The four products viz. a) Compressed Oxygen, b) Liquid Oxygen, c) Nitrogen and d) Liquid Nitrogen are all produced from air in the same plant. Air, the raw material is liquefied cryogenically and the separation of the two components liquid oxygen and liquid nitrogen takes place in a fractional distillation column. Compressed oxygen and nitrogen gases are bottled into cylinders by compressors / pumps after vaporization of the respective liquid fractions.
The air is first compressed in 3 stages to a pressure of 30kg/cm2. Thereafter the removal of water vapor and carbon dioxide take place in a battery of molecular sieves. The out-going carbon dioxide and water vapor free air is further compressed to a pressure of 100 kg/cm2 and cooled substantially by external refrigeration. This high-pressure air is cooled further in heat exchangers by the outgoing product gases. Bulk of this cold air is allowed to expand through an expansion engine and the remaining air is routed through an expansion valve. The downstream air of the expansion engine attains a pressure of 5 kg/cm2 and a considerably reduced temperature. The other stream of air going through the expansion valve (Joule-Thomson valve) is expanded to also attain a pressure of 5kg/cm2) whereby partial liquefaction of air takes place.
Both the streams of air are mixed and introduced as a liquid vapor mixture to the bottom column of the double rectification column (fractional Distillation Column). Due to mass and heat transfer at every perforated tray in the column the nitrogen rich liquid vapor accumulate at the top trays and an oxygen rich liquid-vapor mixture collect at the sump of the column.
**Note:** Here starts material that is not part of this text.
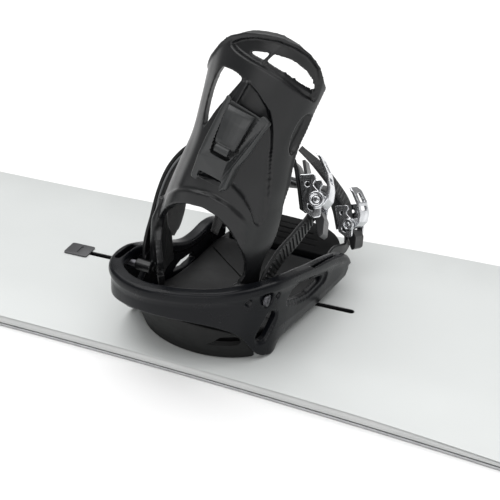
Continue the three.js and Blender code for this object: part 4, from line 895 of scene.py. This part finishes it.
ANKLE_F = frame_of((56, -9, 113), (-0.38, 0.5, 0.78), (0, -0.8, 0.6))
TOE_F = frame_of((64.5, 86, 51), (-0.35, 0.35, 0.87), (-0.1, -0.99, 0.08))
STRAP_Y, STRAP_Z, TOE_Y, TOE_Z = -77.0, 54.0, 38.0, 34.0
DV = np.array((0, 0.8, -0.6))
REAR = [(-60, STRAP_Y, STRAP_Z - 8), (-61, STRAP_Y + 3, 66), (-62.5, -64, 86), (-62, -55, 108), (-57, -46, 129), (-46, -37, 144), (-29, -30, 152), (-8, -24, 154.5), (10, -20, 152), (24, -17, 146)]
S_DIR = [(0, 1, 0), (0, 1, -0.05), (0, 0.95, -0.3)] + [tuple(DV)] * 7
W_FR = [17, 18, 22, 27, 34, 42, 48, 48, 44, 36]
O_FR = [0, 2, 8, 13, 18, 22, 25, 25, 23, 19]


def ankle_rows():
    aD = -ANKLE_F[0][1]
    rows = [(*(np.array(p) + DV * o), *s, w, 3.4 if i < 2 else 3.6) for i, (p, s, w, o) in enumerate(zip(REAR, S_DIR, W_FR, O_FR))]
    rows += [(*in_frame(ANKLE_F, (27, 0, -9.2)), *aD, 29, 3.4), (*in_frame(ANKLE_F, (11, 0, -7.2)), *aD, 26, 3.2), (*in_frame(ANKLE_F, (-13, 0, -7)), *aD, 24, 3.2)]
    return rows


def make_ankle():
    # outer frame: an open moulded strap with long windows
    rings, R, T = ribbon_rings(ankle_rows(), 10, flat_section)
    o = loft("frame", rings)
    cutters = []
    n = len(R)

    def window(i0, i1, a0, a1, m=10):
        """cut through the ribbon between ring i0 and i1, across from a0 to a1 (half widths)"""
        lo, hi = [], []
        pts = [(i, a0) for i in np.linspace(i0, i1, m)] + [(i, a1) for i in np.linspace(i1, i0, m)]
        pts = rounded(pts, 2.0, 3)
        for f, a in pts:
            k = int(np.clip(round(f), 0, n - 1))
            s = unit(R[k, 3:6] - T[k] * (R[k, 3:6] @ T[k])); nn = unit(np.cross(T[k], s))
            p = R[k, :3] + s * a * R[k, 6] / 2
            lo.append(p - nn * 6); hi.append(p + nn * 6)
        cutters.append(loft("c", [lo, hi]))
    window(26, 38, -0.62, -0.12); window(26, 38, 0.12, 0.62)
    window(42, 54, -0.62, -0.12); window(42, 54, 0.12, 0.62)
    window(58, 70, -0.62, -0.12); window(58, 70, 0.12, 0.62)
    window(74, 84, -0.6, -0.12); window(74, 84, 0.12, 0.6)
    window(88, 96, -0.5, 0.5)
    for c in cutters:
        boolean(o, [c])
    # the mounting eyelet
    boolean(o, [rod("u", (-62.3, STRAP_Y, STRAP_Z), (-57.8, STRAP_Y, STRAP_Z), 7.2)], "UNION")
    soften(o, VOX * 0.75, 2)
    both(o, "ankle_strap_frame", "ankle", "strap", ["ankle_strap"])
    # pad
    P3 = REAR[3:10]
    rows = []
    for i, p in enumerate(P3):
        a = np.array(REAR[i + 2], float)
        b = np.array(REAR[i + 4] if i + 4 < len(REAR) else (38, -12, 138), float)
        t = unit(b - a)
        nn = unit(np.cross(t, DV))
        if nn @ np.array((-p[0] * 0.02, 0, -1)) < 0:
            nn = -nn
        oo = O_FR[i + 3] + [6, 5, 5, 4, 4, 3, 3][i]
        rows.append((*(np.array(p) + DV * oo + nn * 6.6), *DV, [50, 56, 62, 66, 66, 60, 48][i], [4, 6, 8, 8, 8, 8, 6][i]))
    rows = [(-56.5, -46, 62, 0, 1, -0.2, 28, 2.8), (-56.7, -37, 80, 0, 0.93, -0.37, 44, 3.0)] + rows

    def pad_section(f, l, L, w, h):
        e = 1 - abs(2 * f - 1) ** 8
        w = w * (0.86 + 0.14 * e)
        out = []
        m = 48
        for k in range(m):
            a = 2 * math.pi * k / m
            ca, sa = math.cos(a), math.sin(a)
            x = w * math.copysign(abs(ca) ** 0.55, ca)
            y = h * (0.55 + 0.45 * e) * math.copysign(abs(sa) ** 0.62, sa)
            g = 0
            for q in (-0.42, 0.0, 0.42):
                g += math.exp(-(((x / w - q) / 0.035) ** 2))
            if abs(y) > 0.4 * h:
                y *= 1 - 0.16 * g
            out.append((x, y))
        return out
    rings, R, T = ribbon_rings(rows, 12, pad_section)
    o = loft("pad", rings)
    for p in both(o, "ankle_cushion", "ankle", "pad", ["ankle_pad"]):
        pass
    # piping round the pad's edge
    edge = []
    for sgn in (1, -1):
        rng = range(2, len(R) - 2) if sgn > 0 else range(len(R) - 3, 1, -1)
        for i in rng:
            s = unit(R[i, 3:6] - T[i] * (R[i, 3:6] @ T[i]))
            f = i / (len(R) - 1)
            e = 1 - abs(2 * f - 1) ** 8
            edge.append(R[i, :3] + s * sgn * (R[i, 6] / 2 * (0.86 + 0.14 * e) + 0.1))
    tube("ankle_piping", edge, 0.9, "ankle", "pad", "edging")


def tube(name, pts, r, body, slot, mat, seg=10, closed=True):
    P = np.array(pts, float)
    for _ in range(3):
        P = (np.roll(P, 1, 0) + 2 * P + np.roll(P, -1, 0)) / 4
    T = np.roll(P, -1, 0) - np.roll(P, 1, 0)
    T /= np.linalg.norm(T, axis=1)[:, None]
    up = np.array((0.3, 0.2, 0.93))
    rings = []
    for p, t in zip(P, T):
        e = unit(np.cross(t, up)); f = np.cross(t, e)
        rings.append([p + r * (math.cos(a) * e + math.sin(a) * f) for a in np.linspace(0, 2 * math.pi, seg, endpoint=False)])
    both(loft(name, rings, closed=True), name, body, slot, (), mat)


def teeth_section(start, stop, pitch, depth, share=0.72):
    def sec(f, l, L, w, h):
        on = 1.0 if start <= l <= L - stop else 0.0
        ph = (l % pitch) / pitch
        t = depth * on * (1.0 if 0.1 < ph < 0.55 else 0.0)
        c = min(h * 0.8, w * 0.3)
        a = w * share
        return [(-w, -h + c), (-w + c, -h), (0, -h), (w - c, -h), (w, -h + c), (w, h - c), (w - c, h), (a + 0.4, h), (a, h + t), (0, h + t), (-a, h + t), (-a - 0.4, h), (-w + c, h), (-w, h - c)]
    return sec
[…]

The liquid nitrogen accumulating at the upper portion of the bottom column is drawn out as product for storage in Vacuum insulated cryogenic tanks. For production of nitrogen gas, this liquid nitrogen is pumped from the storage tank through vaporizers for gasification and bottling into cylinders.
The oxygen rich liquid-vapor mixture at the sump of the bottom column is routed to the top column of the distillation column, which is at a lower pressure of 0.5kg/cm2. In this low-pressure column further separation of oxygen and nitrogen vapor, take place through a mass and heat transfer process at the various trays within the column. The separated oxygen vapors again settle at the bottom of this column and condense to form liquid oxygen due to exchange of heat with the colder liquid nitrogen formed at the top of the bottom column. This liquid oxygen accumulating at the bottom portion of the top column is drawn out as product for storage in Vacuum insulated cryogenic tanks. For the production of compressed oxygen, this liquid oxygen can be vaporized by the heat exchange between the incoming process air and compressed by oxygen compressors for bottling into cylinders. Or else the stored liquid oxygen can be pumped through vaporizers for gasification and bottling into cylinders.
Depending upon requirements, the production modes of the plant can be altered to produce:
1) liquid nitrogen and compressed oxygen where the in-built vaporizers are used to fill compressed oxygen and 2) liquid oxygen only, where external vaporizers are used to fill compressed oxygen.
The raw material for the Oxygen and Nitrogen (gas and liquid) is atmospheric air. Besides this, the plant will require consumables like lubricants, greases, catalysts and chemicals, which are available indigenously.